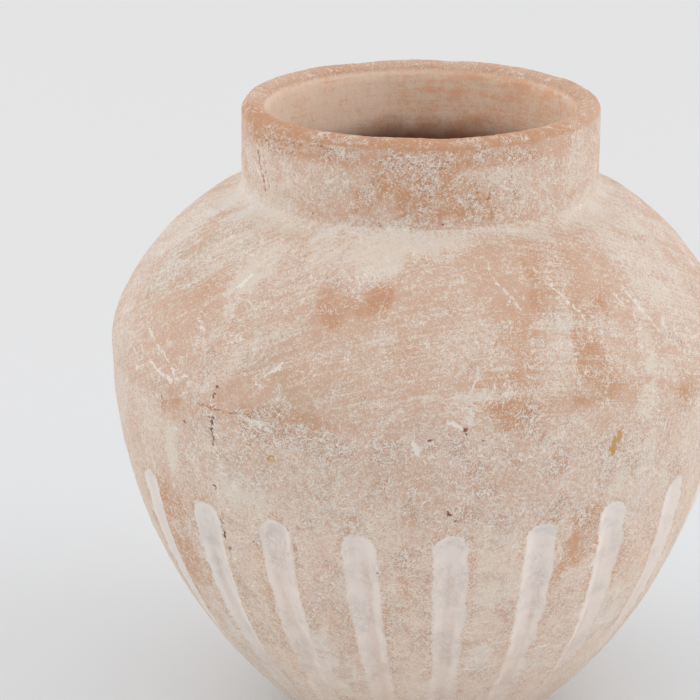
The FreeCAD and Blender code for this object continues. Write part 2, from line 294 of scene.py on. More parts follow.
def store_amounts(mesh, amounts):
    """Keep each amount at the mesh's points. Points on the axis take the first ring's."""
    for key, value in amounts.items():
        missing = len(mesh.vertices) - value.size
        flat = np.concatenate([value.reshape(-1), np.full(missing, value[0, 0])])
        layer = mesh.attributes.new(key, "FLOAT", "POINT")
        layer.data.foreach_set("value", flat.astype(np.float32))


def build(name, outline, replaced, material, hollow=0.0, closed=True):
    """Turn a section once round the axis, sink its skin and store what its material reads."""
    points = np.array(outline.points)
    normals = np.array(outline.normals)
    skin = np.array(outline.skin)[:, None]
    if closed:
        points, normals, skin = points[1:], normals[1:], skin[1:]
    azimuth = np.arange(COLUMNS) * 360 / COLUMNS - 180
    turn, radius = np.meshgrid(azimuth, points[:, 0])
    height = np.repeat(points[:, 1:], COLUMNS, axis=1)
    neck_end = smooth(NECK_R + HOLLOW_REACH, NECK_R + FILLET_REACH, radius)
    depth, inside, stripe = flute_depth(turn, height, radius)
    depth = np.where(height < BELLY_Z, depth, 0)
    sunk = (relief(turn, height) + hollow * neck_end + depth) * skin
    radius = np.maximum(radius - sunk * normals[:, :1], 0)
    z = height - sunk * normals[:, 1:]
    world = np.radians(turn + CAMERA_AZIMUTH)
    places = np.stack([radius * np.cos(world), radius * np.sin(world), z], -1)
    places = places.reshape(-1, 3).tolist()
    if not closed:
        places += [(0, 0, points[0, 1]), (0, 0, points[-1, 1])]
    mesh = bpy.data.meshes.new(name)
    mesh.from_pydata(places, [], ring_faces(len(points), closed))
    mesh.polygons.foreach_set("use_smooth", np.ones(len(mesh.polygons), bool))
    facing = np.repeat(normals[:, :1], COLUMNS, axis=1)
    amounts = masses(turn, height, radius, facing, inside)
    amounts["stripe"] = stripe
    store_amounts(mesh, amounts)
    mesh.update()
    mesh.set_sharp_from_angle(angle=math.radians(SHARP_ANGLE))
    piece = bpy.data.objects.new(name, mesh)
    bpy.context.scene.collection.objects.link(piece)
    mesh.materials.append(material)
    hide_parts(replaced)
    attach(piece, "root")


def lower_section():
    """Section of the fluted wall from the dish to the belly."""
    inner_r = lower_r - WALL
    low = lower_angle(lower_r, DISH_Z)
    line = Outline()
    line.line(on_circle(lower_centre, inner_r, low), on_circle(lower_centre, lower_r, low),
              COARSE_STEP)
    line.arc(lower_centre, lower_r, low, 0, STEP, 1.0)
    line.line((BELLY_R, BELLY_Z), (BELLY_R - WALL, BELLY_Z), COARSE_STEP)
    line.arc(lower_centre, inner_r, 0, low, COARSE_STEP, 0.0, True)
    return line


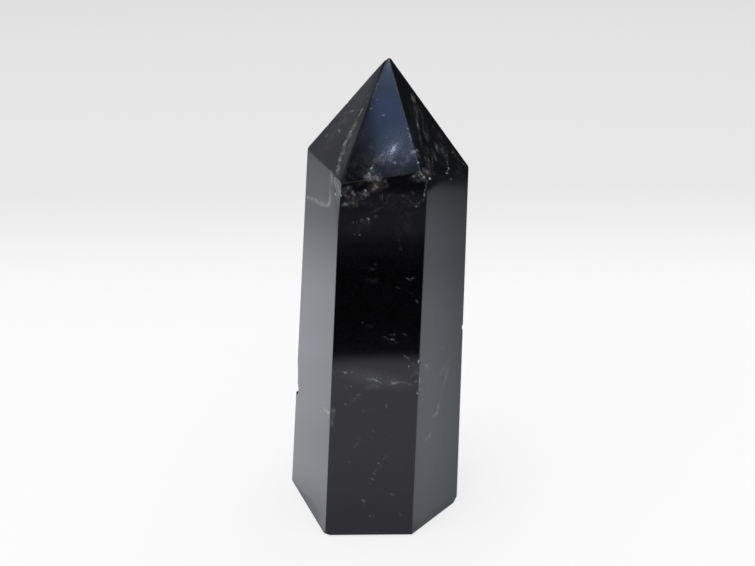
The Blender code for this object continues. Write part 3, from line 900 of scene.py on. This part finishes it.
def polished_morion_quartz():
    """Morion, quartz darkened nearly to black, ground and polished: it hides what lies more than
    a hair's depth in, and gives the eye a clear mirror on every facet, broken by pale veils."""
    material, tree, output = new_material("polished_morion_quartz")
    where = add(tree, "TexCoord").outputs["Object"]
    chipped = add(tree, "Attribute", attribute_name="chipped").outputs["Fac"]
    frosted = add(tree, "Attribute", attribute_name="frosted").outputs["Fac"]

    # Cracks run ragged: the place is shaken by up to a fifth of a millimetre.
    shake = noise(tree, where, CRACK_BEND, 5).outputs["Color"]
    centred = add(tree, "VectorMath", {0: shake, 1: (0.5, 0.5, 0.5)}, operation="SUBTRACT")
    wander = {0: centred.outputs[0], "Scale": CRACK_WANDER * MM}
    scaled = add(tree, "VectorMath", wander, operation="SCALE")
    shaken = add(tree, "VectorMath", {0: where, 1: scaled.outputs[0]}, operation="ADD").outputs[0]
    # Crushed quartz glints in grains of about a fifth of a millimetre, in crumbs of about one.
    grain = between(tree, noise(tree, where, GRAIN, 2).outputs["Fac"], 0.36, 0.64, 0.2, 1.8)
    soft_grain = noise(tree, where, SOFT_GRAIN, 1).outputs["Fac"]
    soft_grain = between(tree, soft_grain, 0.34, 0.66, 0.6, 1.4)
    crumbs = between(tree, noise(tree, shaken, CRUMB, 3).outputs["Fac"], 0.42, 0.64, 0.3, 1.45)
    crumbs = times(tree, crumbs, soft_grain)
    # Growth streaks: the same noise drawn out along one line.
    drawn_out = add(
        tree,
        "Mapping",
        {
            "Vector": shaken,
            "Rotation": Vector(STREAK_LINE).to_track_quat("X", "Z").to_euler(),
            "Scale": (STREAK_STRETCH, 1.0, 1.0),
        },
        vector_type="TEXTURE",
    ).outputs[0]
    streaks = noise(tree, drawn_out, STREAK_WIDTH, 3).outputs["Fac"]
    streaks = between(tree, streaks, 0.42, 0.62, 0.1, 1.6)

    # The stone's own black, then each pale thing in it, by how much light of its tint it adds.
    body = linear(MORION_BLACK)[:3]
    cloudy = between(tree, noise(tree, where, CLOUD, 3).outputs["Fac"], 0.35, 0.75, 0.0, 0.0015)
    dust = between(tree, noise(tree, where, DUST, 2).outputs["Fac"], 0.45, 0.75, 0.0, 0.003)
    layers = [
        (cloudy, "c8c6d6"),
        (dust, "d4d2d8"),
        (times(tree, marks_field(tree, shaken, CRACKS, CRACK_SPREAD), grain), "dfe6f2"),
        (times(tree, marks_field(tree, shaken, CRUSHED, VEIL_SPREAD), crumbs), "d9dde2"),
        (times(tree, marks_field(tree, where, HAZE, VEIL_SPREAD), grain), "c4d0f0"),
        (times(tree, marks_field(tree, where, STREAKS, VEIL_SPREAD), streaks), "d2d4cc"),
        (times(tree, marks_field(tree, shaken, MAUVE_VEILS, VEIL_SPREAD), crumbs), "d2c2e6"),
        (times(tree, marks_field(tree, shaken, OCHRE_VEILS, VEIL_SPREAD), crumbs), "dfd9c2"),
        (times(tree, marks_field(tree, shaken, STAINS, VEIL_SPREAD), soft_grain), "dcdcd0"),
        (times(tree, marks_field(tree, shaken, MILKY_BANDS, VEIL_SPREAD), soft_grain), "dcdee2"),
        (times(tree, frosted, 0.006), "cfcbc9"),
        (times(tree, chipped, 0.015), "d6d2c4"),
    ]
    for amount, tint in layers:
        light = add(tree, "VectorMath", {0: linear(tint)[:3], "Scale": amount}, operation="SCALE")
        body = add(tree, "VectorMath", {0: body, 1: light.outputs[0]}, operation="ADD").outputs[0]

    rough = times(tree, frosted, FROST_ROUGHNESS)
    ragged = times(tree, chipped, CHIP_ROUGHNESS)
    rough = add(tree, "Math", {0: rough, 1: ragged}, operation="ADD").outputs[0]
    rough = add(tree, "Math", {0: rough, 1: POLISH_ROUGHNESS}, operation="ADD").outputs[0]
    stone = add(tree, "BsdfPrincipled", {"Base Color": body, "Roughness": rough, "IOR": QUARTZ_IOR})
    tree.links.new(stone.outputs["BSDF"], output.inputs["Surface"])
    return material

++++

# Work to be completed
Write out every entry above, word for word.

# Task response
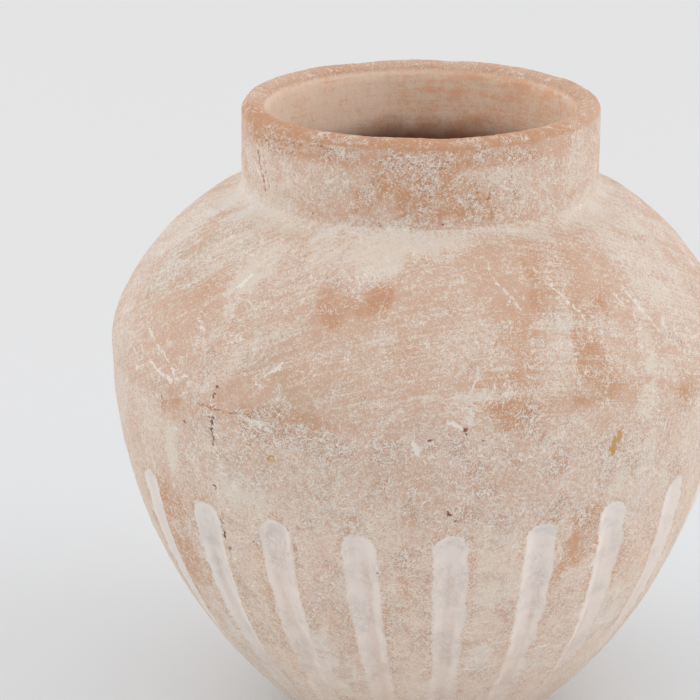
The FreeCAD and Blender code for this object continues. Write part 2, from line 294 of scene.py on. More parts follow.
def store_amounts(mesh, amounts):
    """Keep each amount at the mesh's points. Points on the axis take the first ring's."""
    for key, value in amounts.items():
        missing = len(mesh.vertices) - value.size
        flat = np.concatenate([value.reshape(-1), np.full(missing, value[0, 0])])
        layer = mesh.attributes.new(key, "FLOAT", "POINT")
        layer.data.foreach_set("value", flat.astype(np.float32))


def build(name, outline, replaced, material, hollow=0.0, closed=True):
    """Turn a section once round the axis, sink its skin and store what its material reads."""
    points = np.array(outline.points)
    normals = np.array(outline.normals)
    skin = np.array(outline.skin)[:, None]
    if closed:
        points, normals, skin = points[1:], normals[1:], skin[1:]
    azimuth = np.arange(COLUMNS) * 360 / COLUMNS - 180
    turn, radius = np.meshgrid(azimuth, points[:, 0])
    height = np.repeat(points[:, 1:], COLUMNS, axis=1)
    neck_end = smooth(NECK_R + HOLLOW_REACH, NECK_R + FILLET_REACH, radius)
    depth, inside, stripe = flute_depth(turn, height, radius)
    depth = np.where(height < BELLY_Z, depth, 0)
    sunk = (relief(turn, height) + hollow * neck_end + depth) * skin
    radius = np.maximum(radius - sunk * normals[:, :1], 0)
    z = height - sunk * normals[:, 1:]
    world = np.radians(turn + CAMERA_AZIMUTH)
    places = np.stack([radius * np.cos(world), radius * np.sin(world), z], -1)
    places = places.reshape(-1, 3).tolist()
    if not closed:
        places += [(0, 0, points[0, 1]), (0, 0, points[-1, 1])]
    mesh = bpy.data.meshes.new(name)
    mesh.from_pydata(places, [], ring_faces(len(points), closed))
    mesh.polygons.foreach_set("use_smooth", np.ones(len(mesh.polygons), bool))
    facing = np.repeat(normals[:, :1], COLUMNS, axis=1)
    amounts = masses(turn, height, radius, facing, inside)
    amounts["stripe"] = stripe
    store_amounts(mesh, amounts)
    mesh.update()
    mesh.set_sharp_from_angle(angle=math.radians(SHARP_ANGLE))
    piece = bpy.data.objects.new(name, mesh)
    bpy.context.scene.collection.objects.link(piece)
    mesh.materials.append(material)
    hide_parts(replaced)
    attach(piece, "root")


def lower_section():
    """Section of the fluted wall from the dish to the belly."""
    inner_r = lower_r - WALL
    low = lower_angle(lower_r, DISH_Z)
    line = Outline()
    line.line(on_circle(lower_centre, inner_r, low), on_circle(lower_centre, lower_r, low),
              COARSE_STEP)
    line.arc(lower_centre, lower_r, low, 0, STEP, 1.0)
    line.line((BELLY_R, BELLY_Z), (BELLY_R - WALL, BELLY_Z), COARSE_STEP)
    line.arc(lower_centre, inner_r, 0, low, COARSE_STEP, 0.0, True)
    return line


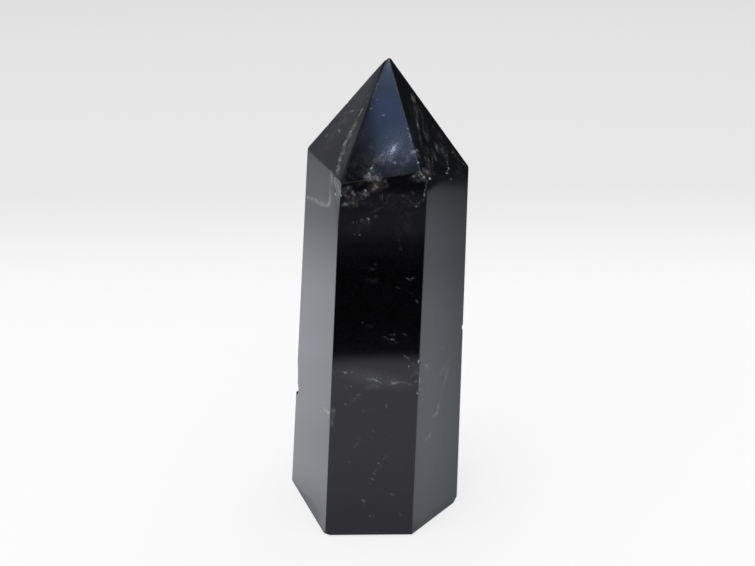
The Blender code for this object continues. Write part 3, from line 900 of scene.py on. This part finishes it.
def polished_morion_quartz():
    """Morion, quartz darkened nearly to black, ground and polished: it hides what lies more than
    a hair's depth in, and gives the eye a clear mirror on every facet, broken by pale veils."""
    material, tree, output = new_material("polished_morion_quartz")
    where = add(tree, "TexCoord").outputs["Object"]
    chipped = add(tree, "Attribute", attribute_name="chipped").outputs["Fac"]
    frosted = add(tree, "Attribute", attribute_name="frosted").outputs["Fac"]

    # Cracks run ragged: the place is shaken by up to a fifth of a millimetre.
    shake = noise(tree, where, CRACK_BEND, 5).outputs["Color"]
    centred = add(tree, "VectorMath", {0: shake, 1: (0.5, 0.5, 0.5)}, operation="SUBTRACT")
    wander = {0: centred.outputs[0], "Scale": CRACK_WANDER * MM}
    scaled = add(tree, "VectorMath", wander, operation="SCALE")
    shaken = add(tree, "VectorMath", {0: where, 1: scaled.outputs[0]}, operation="ADD").outputs[0]
    # Crushed quartz glints in grains of about a fifth of a millimetre, in crumbs of about one.
    grain = between(tree, noise(tree, where, GRAIN, 2).outputs["Fac"], 0.36, 0.64, 0.2, 1.8)
    soft_grain = noise(tree, where, SOFT_GRAIN, 1).outputs["Fac"]
    soft_grain = between(tree, soft_grain, 0.34, 0.66, 0.6, 1.4)
    crumbs = between(tree, noise(tree, shaken, CRUMB, 3).outputs["Fac"], 0.42, 0.64, 0.3, 1.45)
    crumbs = times(tree, crumbs, soft_grain)
    # Growth streaks: the same noise drawn out along one line.
    drawn_out = add(
        tree,
        "Mapping",
        {
            "Vector": shaken,
            "Rotation": Vector(STREAK_LINE).to_track_quat("X", "Z").to_euler(),
            "Scale": (STREAK_STRETCH, 1.0, 1.0),
        },
        vector_type="TEXTURE",
    ).outputs[0]
    streaks = noise(tree, drawn_out, STREAK_WIDTH, 3).outputs["Fac"]
    streaks = between(tree, streaks, 0.42, 0.62, 0.1, 1.6)

    # The stone's own black, then each pale thing in it, by how much light of its tint it adds.
    body = linear(MORION_BLACK)[:3]
    cloudy = between(tree, noise(tree, where, CLOUD, 3).outputs["Fac"], 0.35, 0.75, 0.0, 0.0015)
    dust = between(tree, noise(tree, where, DUST, 2).outputs["Fac"], 0.45, 0.75, 0.0, 0.003)
    layers = [
        (cloudy, "c8c6d6"),
        (dust, "d4d2d8"),
        (times(tree, marks_field(tree, shaken, CRACKS, CRACK_SPREAD), grain), "dfe6f2"),
        (times(tree, marks_field(tree, shaken, CRUSHED, VEIL_SPREAD), crumbs), "d9dde2"),
        (times(tree, marks_field(tree, where, HAZE, VEIL_SPREAD), grain), "c4d0f0"),
        (times(tree, marks_field(tree, where, STREAKS, VEIL_SPREAD), streaks), "d2d4cc"),
        (times(tree, marks_field(tree, shaken, MAUVE_VEILS, VEIL_SPREAD), crumbs), "d2c2e6"),
        (times(tree, marks_field(tree, shaken, OCHRE_VEILS, VEIL_SPREAD), crumbs), "dfd9c2"),
        (times(tree, marks_field(tree, shaken, STAINS, VEIL_SPREAD), soft_grain), "dcdcd0"),
        (times(tree, marks_field(tree, shaken, MILKY_BANDS, VEIL_SPREAD), soft_grain), "dcdee2"),
        (times(tree, frosted, 0.006), "cfcbc9"),
        (times(tree, chipped, 0.015), "d6d2c4"),
    ]
    for amount, tint in layers:
        light = add(tree, "VectorMath", {0: linear(tint)[:3], "Scale": amount}, operation="SCALE")
        body = add(tree, "VectorMath", {0: body, 1: light.outputs[0]}, operation="ADD").outputs[0]

    rough = times(tree, frosted, FROST_ROUGHNESS)
    ragged = times(tree, chipped, CHIP_ROUGHNESS)
    rough = add(tree, "Math", {0: rough, 1: ragged}, operation="ADD").outputs[0]
    rough = add(tree, "Math", {0: rough, 1: POLISH_ROUGHNESS}, operation="ADD").outputs[0]
    stone = add(tree, "BsdfPrincipled", {"Base Color": body, "Roughness": rough, "IOR": QUARTZ_IOR})
    tree.links.new(stone.outputs["BSDF"], output.inputs["Surface"])
    return material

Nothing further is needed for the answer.